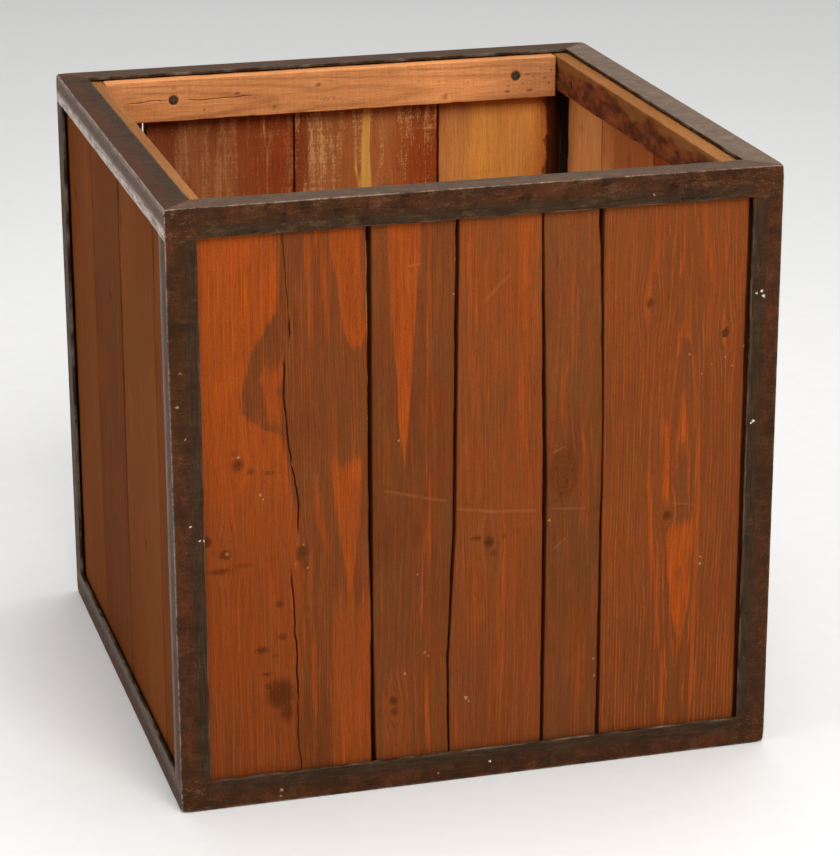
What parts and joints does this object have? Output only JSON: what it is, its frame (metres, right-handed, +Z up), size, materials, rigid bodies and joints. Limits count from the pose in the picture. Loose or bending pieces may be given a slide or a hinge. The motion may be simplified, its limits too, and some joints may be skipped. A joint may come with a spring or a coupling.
{
  "type": "planter box",
  "caption": "Open-topped cube planter: welded steel angle frame with upright stained timber boards, inner battens and a slatted floor that drains.",
  "frame": {"origin": "middle of the base, on the surface it stands on", "axes": "+Z up, +X to the right seen from the front, front wall faces -Y"},
  "size_m": [0.6, 0.6, 0.6],
  "materials": {
    "weathered_steel": "satin",
    "stained_board": "satin",
    "raw_pine_batten": "matte",
    "rough_sawn_pine": "matte",
    "screw_steel": "satin"
  },
  "bodies": {
    "root": {"back_board_1": "stained_board", "back_board_2": "stained_board", "back_board_3": "stained_board", "back_board_4": "stained_board", "bottom_batten_back": "rough_sawn_pine", "bottom_batten_front": "rough_sawn_pine", "bottom_batten_left": "rough_sawn_pine", "bottom_batten_right": "rough_sawn_pine", "bottom_batten_screws": "screw_steel", "bottom_rail_back": "weathered_steel", "bottom_rail_front": "weathered_steel", "bottom_rail_left": "weathered_steel", "bottom_rail_right": "weathered_steel", "floor_screws": "screw_steel", "floor_slat_1": "rough_sawn_pine", "floor_slat_2": "rough_sawn_pine", "floor_slat_3": "rough_sawn_pine", "floor_slat_4": "rough_sawn_pine", "floor_slat_5": "rough_sawn_pine", "front_board_1": "stained_board", "front_board_2": "stained_board", "front_board_3": "stained_board", "front_board_4": "stained_board", "front_board_5": "stained_board", "left_board_1": "stained_board", "left_board_2": "stained_board", "left_board_3": "stained_board", "left_board_4": "stained_board", "post_back_left": "weathered_steel", "post_back_right": "weathered_steel", "post_front_left": "weathered_steel", "post_front_right": "weathered_steel", "right_board_1": "stained_board", "right_board_2": "stained_board", "right_board_3": "stained_board", "right_board_4": "stained_board", "top_batten_back": "raw_pine_batten", "top_batten_front": "raw_pine_batten", "top_batten_left": "raw_pine_batten", "top_batten_right": "raw_pine_batten", "top_batten_screws": "screw_steel", "top_rail_back": "weathered_steel", "top_rail_front": "weathered_steel", "top_rail_left": "weathered_steel", "top_rail_right": "weathered_steel"}
  },
  "joints": []
}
☆ ☆ ☆ ☆ ☆
* Work to be completed: Write the listing out again, exactly as it reads.

* Exercise response:
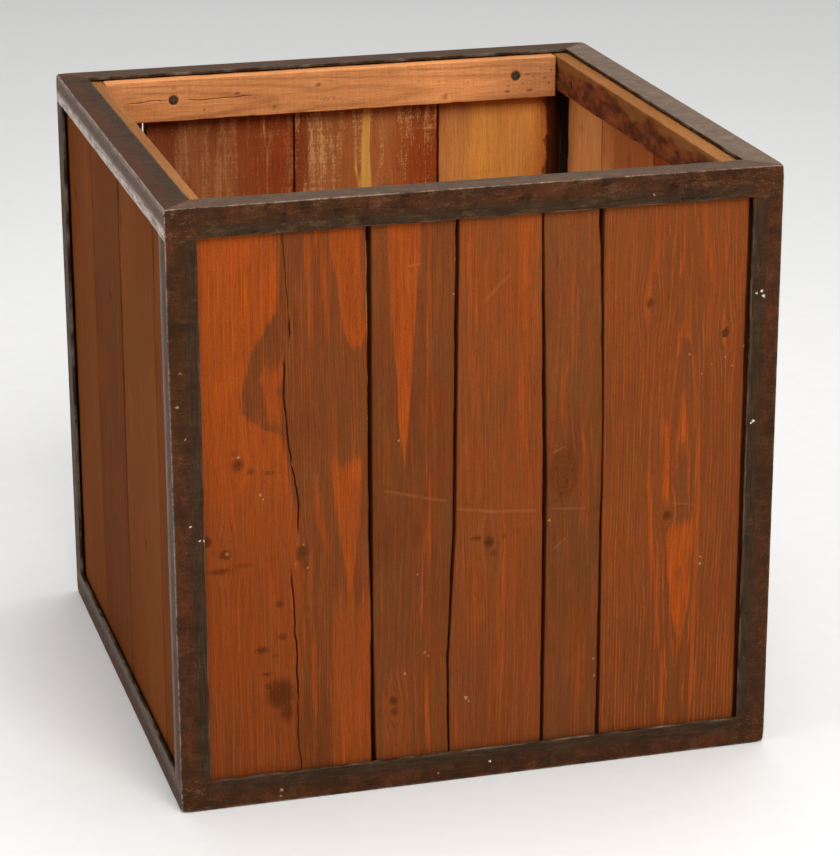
What parts and joints does this object have? Output only JSON: what it is, its frame (metres, right-handed, +Z up), size, materials, rigid bodies and joints. Limits count from the pose in the picture. Loose or bending pieces may be given a slide or a hinge. The motion may be simplified, its limits too, and some joints may be skipped. A joint may come with a spring or a coupling.
{
  "type": "planter box",
  "caption": "Open-topped cube planter: welded steel angle frame with upright stained timber boards, inner battens and a slatted floor that drains.",
  "frame": {"origin": "middle of the base, on the surface it stands on", "axes": "+Z up, +X to the right seen from the front, front wall faces -Y"},
  "size_m": [0.6, 0.6, 0.6],
  "materials": {
    "weathered_steel": "satin",
    "stained_board": "satin",
    "raw_pine_batten": "matte",
    "rough_sawn_pine": "matte",
    "screw_steel": "satin"
  },
  "bodies": {
    "root": {"back_board_1": "stained_board", "back_board_2": "stained_board", "back_board_3": "stained_board", "back_board_4": "stained_board", "bottom_batten_back": "rough_sawn_pine", "bottom_batten_front": "rough_sawn_pine", "bottom_batten_left": "rough_sawn_pine", "bottom_batten_right": "rough_sawn_pine", "bottom_batten_screws": "screw_steel", "bottom_rail_back": "weathered_steel", "bottom_rail_front": "weathered_steel", "bottom_rail_left": "weathered_steel", "bottom_rail_right": "weathered_steel", "floor_screws": "screw_steel", "floor_slat_1": "rough_sawn_pine", "floor_slat_2": "rough_sawn_pine", "floor_slat_3": "rough_sawn_pine", "floor_slat_4": "rough_sawn_pine", "floor_slat_5": "rough_sawn_pine", "front_board_1": "stained_board", "front_board_2": "stained_board", "front_board_3": "stained_board", "front_board_4": "stained_board", "front_board_5": "stained_board", "left_board_1": "stained_board", "left_board_2": "stained_board", "left_board_3": "stained_board", "left_board_4": "stained_board", "post_back_left": "weathered_steel", "post_back_right": "weathered_steel", "post_front_left": "weathered_steel", "post_front_right": "weathered_steel", "right_board_1": "stained_board", "right_board_2": "stained_board", "right_board_3": "stained_board", "right_board_4": "stained_board", "top_batten_back": "raw_pine_batten", "top_batten_front": "raw_pine_batten", "top_batten_left": "raw_pine_batten", "top_batten_right": "raw_pine_batten", "top_batten_screws": "screw_steel", "top_rail_back": "weathered_steel", "top_rail_front": "weathered_steel", "top_rail_left": "weathered_steel", "top_rail_right": "weathered_steel"}
  },
  "joints": []
}